[Stackless] Video on channels
Guy Hulbert
gwhulbert at eol.ca
Tue Sep 11 22:30:22 CEST 2007
On Tue, 2007-09-11 at 14:04 -0600, OvermindDL1 wrote:
> I do not expect it to 'compete' with C++, (if you want speed you use
> C/C++, if you want ease of programming, use python, as you can see the
[snip]
> generator one was over twice the speed of the normal, and even then it
> was still over 100 times slower then the C++ version).
This seems to contradict your first sentence ;-)
>
> Just the difference of a small expected difference to something that
> is astronomical. I have been using python for years, but I have never
> done number crunching in it; I use it by embedding it into my programs
Nasty surprise, eh ?
> for scripting capabilities and workflow, not speed.
[snip]
> > no chance in competing with C/C++ (based on experience with perl,
I got a 300 x improvement rewriting someone else's perl program in C ...
reduced run times from 24 hours to 5 minutes. I was quite surprised.

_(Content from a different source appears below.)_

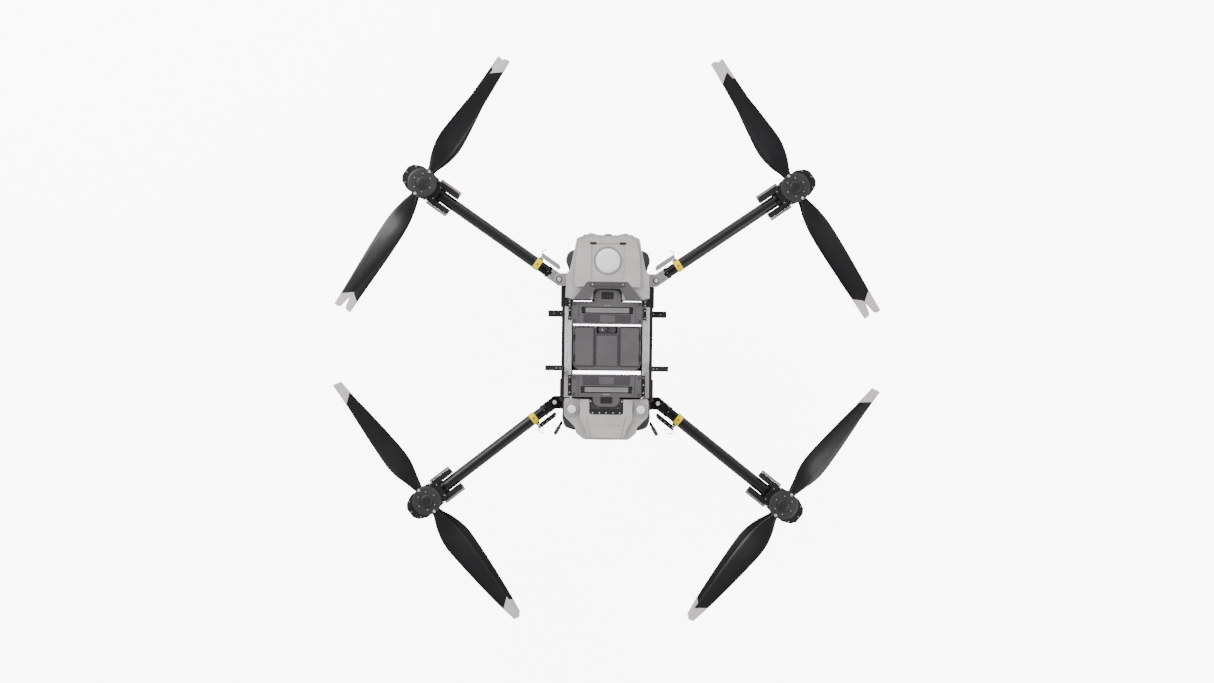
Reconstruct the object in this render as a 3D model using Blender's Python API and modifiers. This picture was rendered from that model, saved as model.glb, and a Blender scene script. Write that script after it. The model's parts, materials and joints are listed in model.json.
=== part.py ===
"""Folding cargo drone: four folding arms, eight coaxial rotors, two lift-out batteries and a winch bay.

Frame: metres, +X to the drone's right, +Y to its nose, +Z up, the ground at Z = 0.
"""
import math

import bmesh
import bpy
from mathutils import Matrix, Vector

# Driving dimensions
PROP_RADIUS = 0.6875
BLADE_PIVOT = 0.060
ROTOR_OFFSET = 0.115
TUBE_RADIUS = 0.027
TUBE_ROOT_RADIUS = 0.024
PIN_RADIUS = 0.010
PIN_CLEARANCE = 0.0004
GAP = 0.0005
LATCH_PIVOT = 0.125
LATCH_SIDE = 0.0455
DECK_Z = 0.600
RAIL_Z = 0.775
RAIL_TOP = 0.815
BAY_HALF_WIDTH = 0.1615
WALL = 0.003
# The body's layout is measured from the middle of its bays; this moves it to the middle of the outline
ORIGIN_Y = 0.02634

# Front and rear arms on the +X side: hinge pin, hub centre, tube height, rest lines of the two blade pairs
PAIRS = {
    "f": {"pin": (0.224, 0.298), "hub": (0.858, 0.734), "z": 0.812, "blades": (122.8, 121.8), "side": -1},
    "r": {"pin": (0.240, -0.271), "hub": (0.8275, -0.734), "z": 0.632, "blades": (52.7, 50.2), "side": 1},
}


def mirrored_arm(arm):
    """The same arm on the -X side."""
    return {
        "pin": (-arm["pin"][0], arm["pin"][1]),
        "hub": (-arm["hub"][0], arm["hub"][1]),
        "z": arm["z"],
        "blades": tuple(180 - turn for turn in arm["blades"]),
        "side": -arm["side"],
    }


ARMS = {}
for pair_key, pair in PAIRS.items():
    ARMS[pair_key + "l"] = mirrored_arm(pair)
    ARMS[pair_key + "r"] = pair

for old in list(bpy.data.objects):
    bpy.data.objects.remove(old, do_unlink=True)
PARTS = bpy.data.collections.new("cargo_drone")
CUTTERS = bpy.data.collections.new("cutters")
CUTTERS.hide_render = True
for collection in (PARTS, CUTTERS):
    bpy.context.scene.collection.children.link(collection)

MATERIALS = {}


def material(name, colour, roughness, metallic=0.0):
    """A Principled material with this colour (linear RGB), roughness and metallic value."""
    made = bpy.data.materials.new(name)
    made.use_nodes = True
    shader = made.node_tree.nodes["Principled BSDF"]
    shader.inputs["Base Color"].default_value = (*colour, 1.0)
    shader.inputs["Roughness"].default_value = roughness
    shader.inputs["Metallic"].default_value = metallic
    MATERIALS[name] = made


material("shell_grey", (0.50, 0.48, 0.46), 0.45)
material("battery_grey", (0.16, 0.15, 0.155), 0.55)
material("lid_white", (0.82, 0.80, 0.84), 0.4)
material("carbon_black", (0.012, 0.012, 0.013), 0.3)
material("frame_black", (0.02, 0.02, 0.021), 0.5)
material("rail_silver", (0.70, 0.70, 0.71), 0.3, 1.0)
material("bracket_grey", (0.35, 0.34, 0.34), 0.4, 0.8)
material("tray_grey", (0.10, 0.10, 0.10), 0.5)
material("steel", (0.5, 0.5, 0.5), 0.3, 1.0)


def new_object(name, bm):
    """A mesh object made from bm, which is freed, in the parts collection."""
    mesh = bpy.data.meshes.new(name)
    bmesh.ops.recalc_face_normals(bm, faces=bm.faces)
    bm.to_mesh(mesh)
    bm.free()
    made = bpy.data.objects.new(name, mesh)
    PARTS.objects.link(made)
    return made


def box(low, high, bevel=0.0, name="box"):
    """A box between two corners, with all its edges bevelled when bevel is set."""
    bm = bmesh.new()
    centre = [(a + b) / 2 for a, b in zip(low, high)]
    size = [abs(b - a) for a, b in zip(low, high)]
    bmesh.ops.create_cube(bm, size=1.0, matrix=Matrix.Translation(centre) @ Matrix.Diagonal((*size, 1.0)))
    made = new_object(name, bm)
    if bevel:
        soften(made, bevel)
    return made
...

I think the difference in my case was due almost entirely to the
overhead using arrays (which are linked lists of scalar objects in
perl).
I believe that NumPy (just looked at their site) is intended to solve
this kind of problem and I wonder if it works with stackless. I'm
guessing that it may not since they are still sponsoring google
summer-of-code projects (for 2006, at least) but, then again, from what
I've read about stackless perhaps I'm wrong.
Hopefully someone will clarify this ...
> which,
> > of course, is not quite the same thing as python :-).